THE PROBLEM -
Search the entries for the word "origin" and pull out each line that has it.

INPUT DATA -
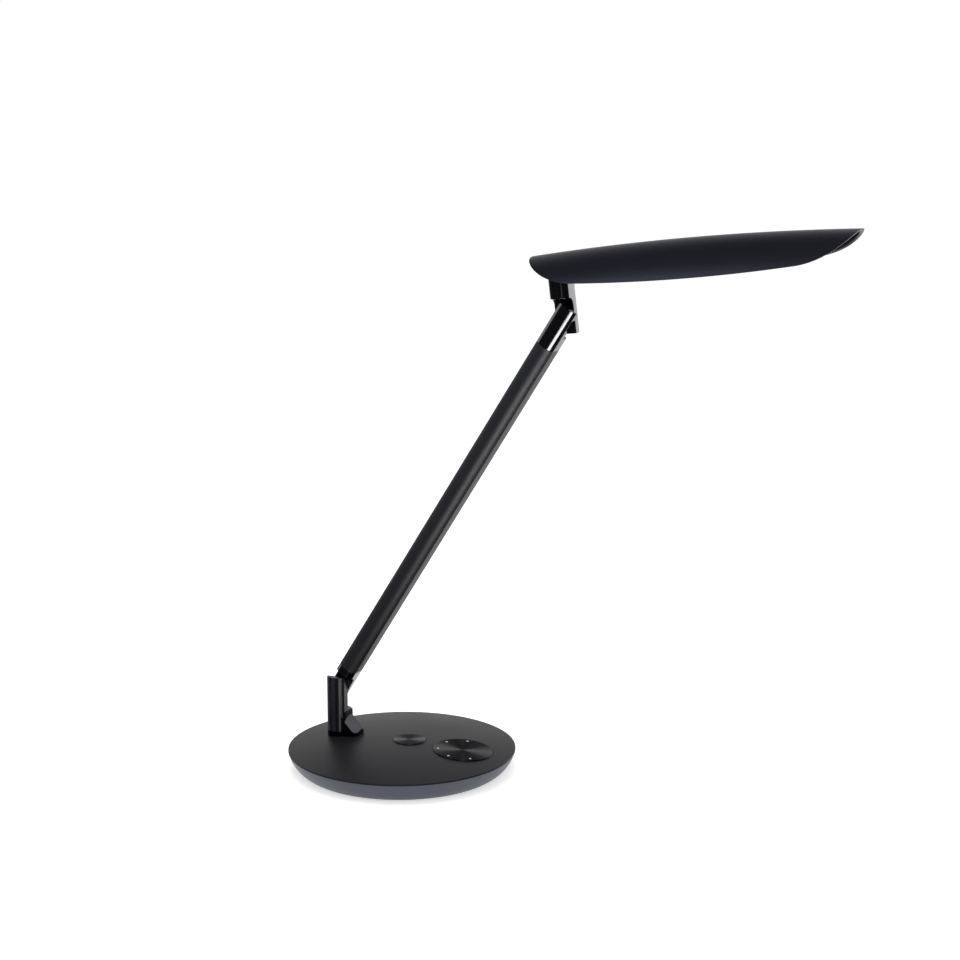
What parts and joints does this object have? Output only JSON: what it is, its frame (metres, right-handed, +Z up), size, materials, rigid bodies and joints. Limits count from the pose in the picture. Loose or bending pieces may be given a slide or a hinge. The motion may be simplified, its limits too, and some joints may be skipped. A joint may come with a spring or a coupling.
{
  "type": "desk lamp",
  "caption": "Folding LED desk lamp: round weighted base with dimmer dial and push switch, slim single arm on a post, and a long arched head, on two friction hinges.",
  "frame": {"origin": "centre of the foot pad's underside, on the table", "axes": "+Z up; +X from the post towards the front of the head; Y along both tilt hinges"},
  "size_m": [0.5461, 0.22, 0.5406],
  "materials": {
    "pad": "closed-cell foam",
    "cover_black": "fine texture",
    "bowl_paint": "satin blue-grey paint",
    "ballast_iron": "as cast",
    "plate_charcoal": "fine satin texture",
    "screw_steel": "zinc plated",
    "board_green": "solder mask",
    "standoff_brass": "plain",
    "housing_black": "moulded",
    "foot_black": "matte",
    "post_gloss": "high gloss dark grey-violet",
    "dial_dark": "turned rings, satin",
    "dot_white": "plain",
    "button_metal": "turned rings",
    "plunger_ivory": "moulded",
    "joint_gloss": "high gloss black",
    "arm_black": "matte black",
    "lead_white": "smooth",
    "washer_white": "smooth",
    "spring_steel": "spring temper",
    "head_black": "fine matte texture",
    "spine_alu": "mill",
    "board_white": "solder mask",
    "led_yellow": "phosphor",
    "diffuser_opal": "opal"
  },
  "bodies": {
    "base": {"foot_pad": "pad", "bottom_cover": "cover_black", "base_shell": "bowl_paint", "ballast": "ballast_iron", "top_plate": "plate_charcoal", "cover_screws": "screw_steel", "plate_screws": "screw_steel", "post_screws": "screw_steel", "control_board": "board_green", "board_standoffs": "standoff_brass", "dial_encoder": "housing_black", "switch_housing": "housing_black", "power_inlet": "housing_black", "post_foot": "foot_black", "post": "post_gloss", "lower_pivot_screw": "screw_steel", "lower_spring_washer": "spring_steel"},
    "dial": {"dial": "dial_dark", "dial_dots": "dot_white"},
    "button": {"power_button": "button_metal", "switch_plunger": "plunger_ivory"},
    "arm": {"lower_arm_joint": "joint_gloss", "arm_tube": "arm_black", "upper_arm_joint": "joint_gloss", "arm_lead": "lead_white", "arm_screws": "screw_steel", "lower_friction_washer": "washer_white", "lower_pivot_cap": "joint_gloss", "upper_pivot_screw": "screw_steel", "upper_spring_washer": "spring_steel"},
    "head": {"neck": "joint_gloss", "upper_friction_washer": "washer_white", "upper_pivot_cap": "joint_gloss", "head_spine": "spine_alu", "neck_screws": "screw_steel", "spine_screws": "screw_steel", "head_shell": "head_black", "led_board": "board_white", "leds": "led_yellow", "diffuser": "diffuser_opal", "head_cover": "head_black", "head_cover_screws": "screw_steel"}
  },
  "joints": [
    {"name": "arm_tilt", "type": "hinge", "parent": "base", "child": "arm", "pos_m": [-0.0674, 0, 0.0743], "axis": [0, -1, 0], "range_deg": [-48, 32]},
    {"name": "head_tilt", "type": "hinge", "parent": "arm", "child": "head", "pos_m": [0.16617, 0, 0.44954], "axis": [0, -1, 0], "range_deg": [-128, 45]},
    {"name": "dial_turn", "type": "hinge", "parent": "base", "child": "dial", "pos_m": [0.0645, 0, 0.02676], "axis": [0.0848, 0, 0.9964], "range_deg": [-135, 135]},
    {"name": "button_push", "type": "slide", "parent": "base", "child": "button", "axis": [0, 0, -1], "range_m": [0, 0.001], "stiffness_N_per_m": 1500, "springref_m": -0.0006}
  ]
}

==

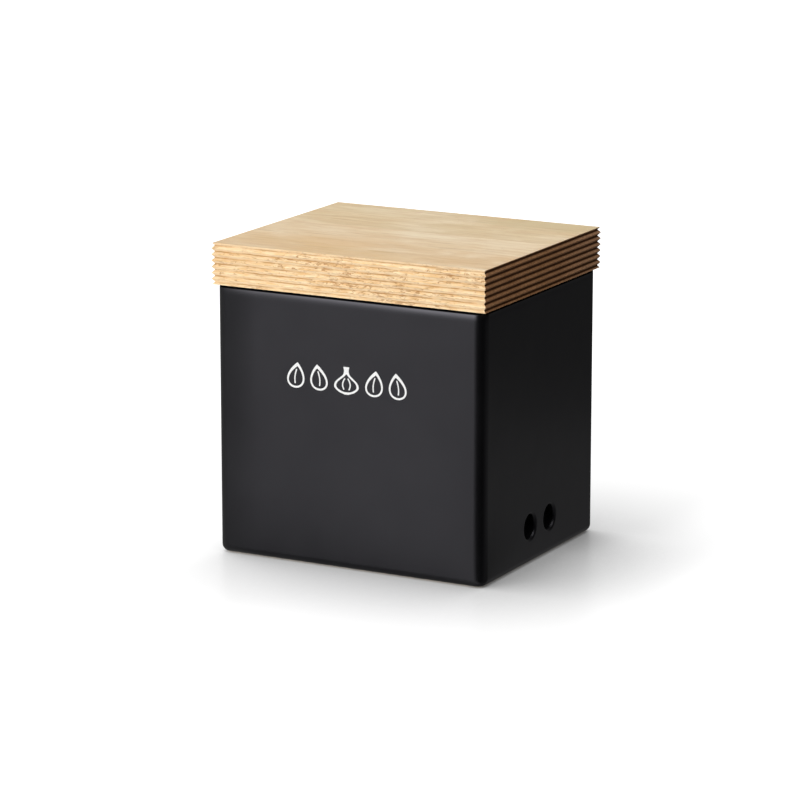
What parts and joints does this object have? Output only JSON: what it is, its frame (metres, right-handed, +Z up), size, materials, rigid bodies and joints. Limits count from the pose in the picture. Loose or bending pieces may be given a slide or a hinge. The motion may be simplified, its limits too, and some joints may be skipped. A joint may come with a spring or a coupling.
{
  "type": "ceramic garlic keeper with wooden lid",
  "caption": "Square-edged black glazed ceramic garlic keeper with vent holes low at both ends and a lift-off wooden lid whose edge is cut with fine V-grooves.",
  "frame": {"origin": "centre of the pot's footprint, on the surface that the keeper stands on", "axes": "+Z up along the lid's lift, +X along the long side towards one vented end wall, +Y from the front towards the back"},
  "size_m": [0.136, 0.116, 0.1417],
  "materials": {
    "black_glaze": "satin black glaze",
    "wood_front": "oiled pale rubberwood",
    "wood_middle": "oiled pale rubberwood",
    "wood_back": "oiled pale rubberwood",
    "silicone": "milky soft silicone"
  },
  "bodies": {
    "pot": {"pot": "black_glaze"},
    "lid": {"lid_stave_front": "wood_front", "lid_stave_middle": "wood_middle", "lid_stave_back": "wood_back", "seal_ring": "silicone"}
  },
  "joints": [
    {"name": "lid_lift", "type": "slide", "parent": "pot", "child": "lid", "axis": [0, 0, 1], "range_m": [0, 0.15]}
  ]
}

* * *

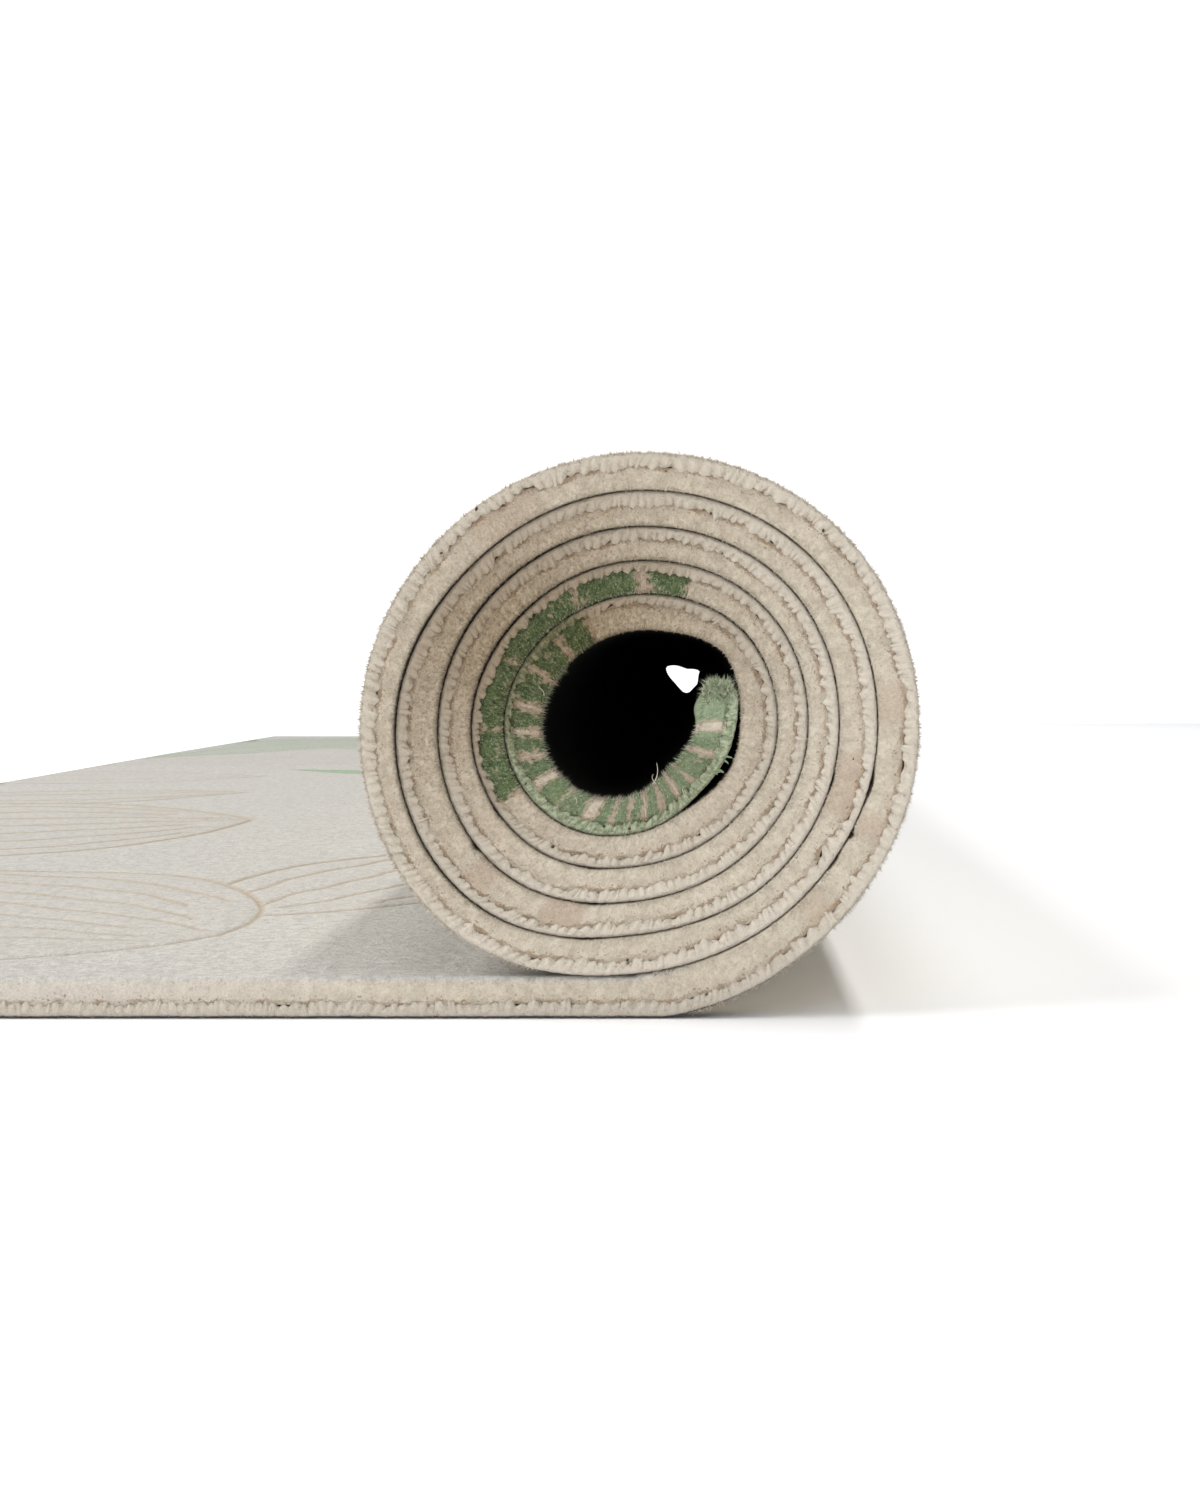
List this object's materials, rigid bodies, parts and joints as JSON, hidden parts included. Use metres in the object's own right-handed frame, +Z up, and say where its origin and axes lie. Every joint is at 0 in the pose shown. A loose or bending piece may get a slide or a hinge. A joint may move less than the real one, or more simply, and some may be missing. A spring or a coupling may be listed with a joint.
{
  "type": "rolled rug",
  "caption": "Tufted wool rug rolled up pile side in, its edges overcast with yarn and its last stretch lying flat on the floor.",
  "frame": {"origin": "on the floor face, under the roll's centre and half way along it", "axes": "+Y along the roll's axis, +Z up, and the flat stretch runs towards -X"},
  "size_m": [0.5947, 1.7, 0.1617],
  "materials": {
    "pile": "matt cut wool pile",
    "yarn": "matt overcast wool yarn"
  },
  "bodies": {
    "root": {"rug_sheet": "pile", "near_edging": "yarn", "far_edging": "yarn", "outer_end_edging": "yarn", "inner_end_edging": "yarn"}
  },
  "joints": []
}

THE RESULT -
  "frame": {"origin": "centre of the foot pad's underside, on the table", "axes": "+Z up; +X from the post towards the front of the head; Y along both tilt hinges"},
  "frame": {"origin": "centre of the pot's footprint, on the surface that the keeper stands on", "axes": "+Z up along the lid's lift, +X along the long side towards one vented end wall, +Y from the front towards the back"},
List this object's materials, rigid bodies, parts and joints as JSON, hidden parts included. Use metres in the object's own right-handed frame, +Z up, and say where its origin and axes lie. Every joint is at 0 in the pose shown. A loose or bending piece may get a slide or a hinge. A joint may move less than the real one, or more simply, and some may be missing. A spring or a coupling may be listed with a joint.
  "frame": {"origin": "on the floor face, under the roll's centre and half way along it", "axes": "+Y along the roll's axis, +Z up, and the flat stretch runs towards -X"},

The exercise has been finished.